— Entries —
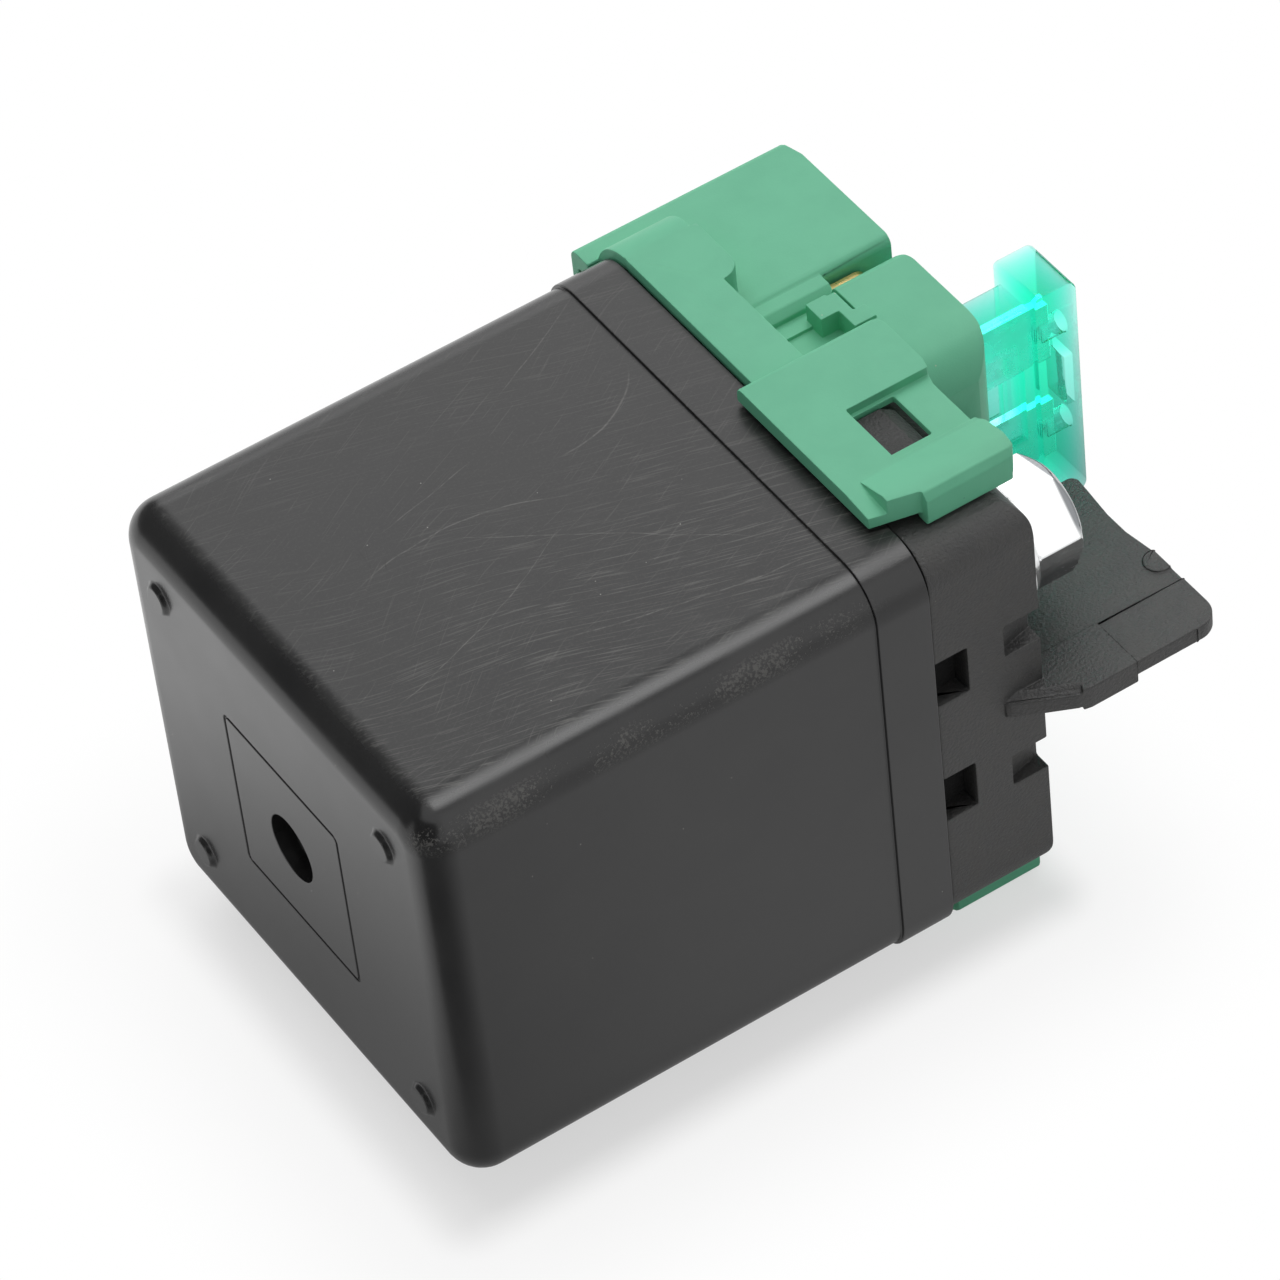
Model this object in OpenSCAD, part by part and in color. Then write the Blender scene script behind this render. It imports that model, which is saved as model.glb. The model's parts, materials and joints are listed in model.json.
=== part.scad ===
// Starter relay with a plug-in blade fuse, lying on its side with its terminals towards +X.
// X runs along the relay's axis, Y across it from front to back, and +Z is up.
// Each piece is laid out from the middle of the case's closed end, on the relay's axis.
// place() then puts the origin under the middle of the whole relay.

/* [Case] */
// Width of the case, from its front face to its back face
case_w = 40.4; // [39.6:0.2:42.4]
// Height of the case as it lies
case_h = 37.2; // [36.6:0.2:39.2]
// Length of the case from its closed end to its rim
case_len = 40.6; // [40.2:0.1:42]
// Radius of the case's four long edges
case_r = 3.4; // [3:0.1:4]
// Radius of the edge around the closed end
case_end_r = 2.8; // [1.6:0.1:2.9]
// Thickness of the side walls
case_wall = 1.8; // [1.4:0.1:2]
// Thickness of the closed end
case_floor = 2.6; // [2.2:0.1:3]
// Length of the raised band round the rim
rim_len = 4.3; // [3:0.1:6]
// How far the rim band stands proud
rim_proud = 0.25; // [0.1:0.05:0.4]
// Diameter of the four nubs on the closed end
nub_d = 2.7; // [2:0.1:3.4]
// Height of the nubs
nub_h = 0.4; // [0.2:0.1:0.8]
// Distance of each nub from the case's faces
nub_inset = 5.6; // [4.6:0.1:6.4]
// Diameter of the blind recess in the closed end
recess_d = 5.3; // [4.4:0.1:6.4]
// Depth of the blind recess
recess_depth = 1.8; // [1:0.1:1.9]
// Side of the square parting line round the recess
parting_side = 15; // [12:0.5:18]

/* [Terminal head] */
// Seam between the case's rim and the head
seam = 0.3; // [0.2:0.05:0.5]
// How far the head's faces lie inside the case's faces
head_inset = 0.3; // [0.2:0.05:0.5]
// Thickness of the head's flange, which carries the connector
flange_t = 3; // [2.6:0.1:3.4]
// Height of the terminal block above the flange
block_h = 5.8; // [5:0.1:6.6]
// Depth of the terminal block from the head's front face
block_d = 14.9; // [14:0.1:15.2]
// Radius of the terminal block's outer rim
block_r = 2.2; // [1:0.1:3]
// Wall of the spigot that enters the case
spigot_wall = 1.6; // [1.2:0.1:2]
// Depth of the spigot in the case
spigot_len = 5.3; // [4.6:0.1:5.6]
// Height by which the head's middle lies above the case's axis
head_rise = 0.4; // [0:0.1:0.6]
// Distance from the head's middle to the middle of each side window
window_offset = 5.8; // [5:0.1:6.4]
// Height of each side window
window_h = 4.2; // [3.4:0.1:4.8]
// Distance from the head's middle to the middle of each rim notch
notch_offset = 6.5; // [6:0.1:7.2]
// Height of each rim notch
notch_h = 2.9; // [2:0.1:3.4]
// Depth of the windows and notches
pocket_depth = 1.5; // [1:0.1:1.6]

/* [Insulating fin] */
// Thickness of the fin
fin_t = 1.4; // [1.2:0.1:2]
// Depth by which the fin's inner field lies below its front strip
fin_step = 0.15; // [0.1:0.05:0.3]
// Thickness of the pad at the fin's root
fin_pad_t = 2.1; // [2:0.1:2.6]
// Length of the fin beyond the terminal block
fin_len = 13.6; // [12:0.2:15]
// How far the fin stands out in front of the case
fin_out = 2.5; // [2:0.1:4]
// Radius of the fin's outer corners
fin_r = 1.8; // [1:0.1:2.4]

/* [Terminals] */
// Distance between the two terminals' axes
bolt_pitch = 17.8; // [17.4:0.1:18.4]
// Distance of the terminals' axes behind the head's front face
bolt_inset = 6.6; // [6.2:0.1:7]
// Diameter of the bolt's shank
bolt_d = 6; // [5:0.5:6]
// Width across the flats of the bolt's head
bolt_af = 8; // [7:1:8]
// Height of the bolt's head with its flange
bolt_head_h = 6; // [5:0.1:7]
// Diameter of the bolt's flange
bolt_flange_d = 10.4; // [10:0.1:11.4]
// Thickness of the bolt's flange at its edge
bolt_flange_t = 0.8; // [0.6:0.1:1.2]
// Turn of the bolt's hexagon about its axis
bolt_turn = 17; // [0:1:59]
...
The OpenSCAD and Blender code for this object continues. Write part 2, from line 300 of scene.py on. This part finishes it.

— Exercise —
Extract the lines from the line with "Model this object" to the line with "the whole relay.", inclusive, reproducing them exactly and leaving out every other line.

— Answer to this exercise —
Model this object in OpenSCAD, part by part and in color. Then write the Blender scene script behind this render. It imports that model, which is saved as model.glb. The model's parts, materials and joints are listed in model.json.
=== part.scad ===
// Starter relay with a plug-in blade fuse, lying on its side with its terminals towards +X.
// X runs along the relay's axis, Y across it from front to back, and +Z is up.
// Each piece is laid out from the middle of the case's closed end, on the relay's axis.
// place() then puts the origin under the middle of the whole relay.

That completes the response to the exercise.